Pack size is another practical factor. Larger cases generally improve value, but only if you have the turnover and storage capacity to handle them. Independent cafés and seasonal operators may be better served by sensible wholesale case quantities rather than the absolute largest volume option. Multi-site businesses often benefit from standardising bowl sizes across locations to improve purchasing efficiency.

Deli bowls with lids wholesale for branded food-to-go

Where product presentation matters, deli bowls can support brand perception as much as they support food handling. Clean, clear containers help fresh food look more premium. Add a well-placed label or combine them with branded bags, printed stickers or personalised greaseproof in the wider order, and the result feels more put together.

This is especially useful for operators expanding chilled lunch ranges, meal prep offers or premium deli counters. Customers notice consistency. If your cups, wraps, bowls and bags all look like they belong to the same business, the overall offer feels more established.

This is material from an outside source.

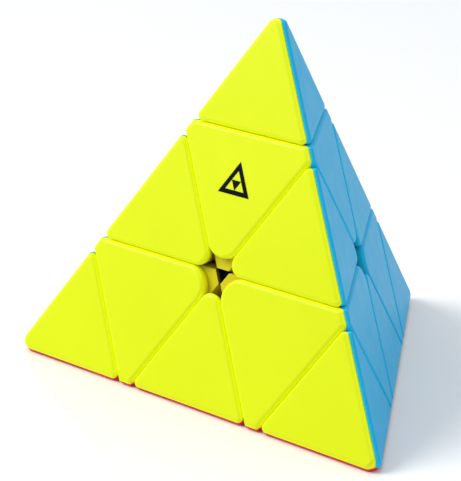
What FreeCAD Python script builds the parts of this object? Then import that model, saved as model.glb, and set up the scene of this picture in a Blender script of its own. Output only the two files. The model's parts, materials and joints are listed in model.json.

For buyers already reviewing multiple packaging lines, it often makes sense to source deli bowls alongside cups, lids, takeaway containers, sandwich packaging and front-of-house consumables from one supplier. That saves time, reduces fragmented ordering, and helps keep service standards aligned. Grab & Go Packaging Ltd supports that kind of one-stop purchasing approach for foodservice businesses that need reliable everyday stock and room to scale.

What trade buyers should check before placing a larger order

Before committing to volume, check the basics against your actual operation. Make sure the bowl size matches your core menu items, the lid holds securely after chilling, and the case quantity suits your weekly movement. Look at how the bowls stack on shelves, how quickly staff can pack them, and whether they sit neatly in your display fridge or prep area.

If you run more than one service style, test for all of them. A bowl used only for chilled display has different demands from one used for click and collect or third-party delivery. The right wholesale choice is the one that performs across your busiest trading conditions, not just in a sample on the desk.

A dependable deli bowl does not need to be complicated. It needs to fit the portion, close properly, present the food well and arrive every time you reorder it. Get that right, and one small packaging line can make your chilled offer easier to manage, easier to merchandise, and easier to sell.